I don’t see the point in your hidden variable, as that just duplicates things, by using the ID as both the array index and the value. You could do something like that to provide the original value of the checkbox, so you can see whether the database needs to be updated for each entry.
Note: If a checkbox is unchecked when its form is submitted, there is no value submitted to the server to represent its unchecked state (e.g. value=unchecked); the value is not submitted to the server at all.
Why after only changing display[3] and display[4] to Yes do all 6 records appear in the array (instead of only 2) Wouldn’t it be best to only run the UPDATE query 2 times instead of six?
If the option has no value how is Yes recorded?
Checkboxes will only post if they are selected. Which is annoying sometimes. By adding a hidden element with the same name and an unchecked value, you ensure that something is always posted. Can save you from a bunch of issets.
Though unlikely, that value could be changed client-side and cause issues. IMHO, it would be better if the same script that populates the values saves the information server-side.
Yes, but you would have to code that yourself as I mentioned earlier.
What I meant by that is to use your hidden variable to contain the original value, then when you get the $_POST array, you can check to see what has changed.
If you don’t specify a value in your <option> tag, the display string is sent through as the value. On each of your <select> tags, you have the first option that contains either No or Yes, with no specific value set, so if that selection isn’t changed, it will send the string. If these are coming from a database in the real code, it might be better to set the selected flag on the appropriate option, rather than adding another one.
In your foreach() loop to run the query, I’d have the prepare() before the loop is executed, then just call it each time. I doubt it will make any difference to perceived execution time, but one of the features of prepared statements is the ability to prepare it once and then just keep calling it with new parameters so it seems “right”.

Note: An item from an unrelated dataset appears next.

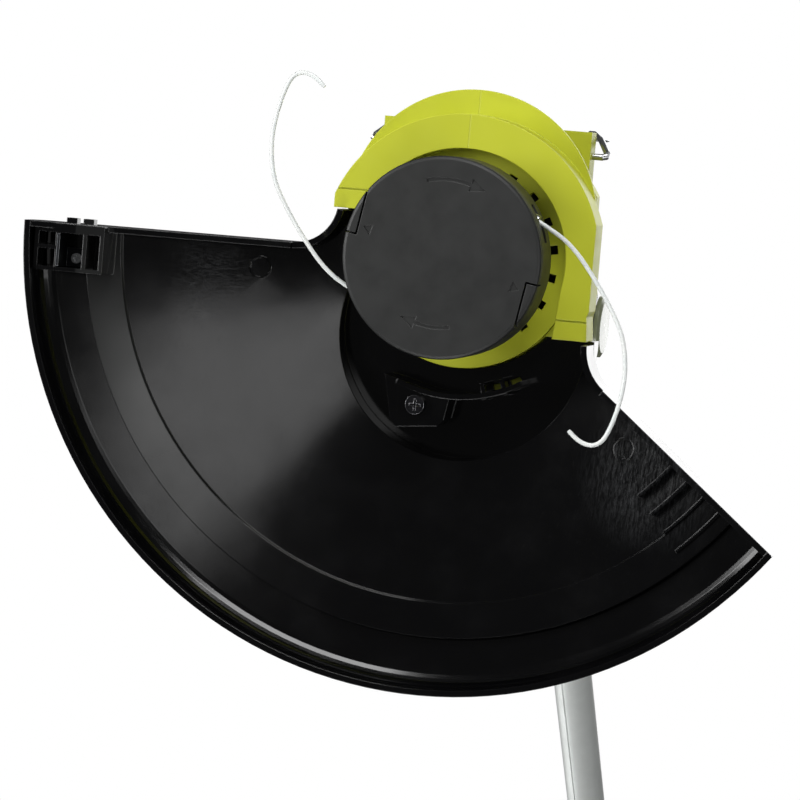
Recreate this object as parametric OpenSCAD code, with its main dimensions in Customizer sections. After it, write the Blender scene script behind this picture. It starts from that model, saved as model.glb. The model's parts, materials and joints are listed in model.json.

ok, I did that, so now when the form is submitter I have two arrays (original & display). Tried the check to see if the original value was changed.
The result
Yes. Call the prepare before the loop and just pass your array in to execute in each iteration of the loop. I usually use bindParam() rather than passing an array, so I would put both of those statements before the loop, then just set the correct values within the loop and call execute.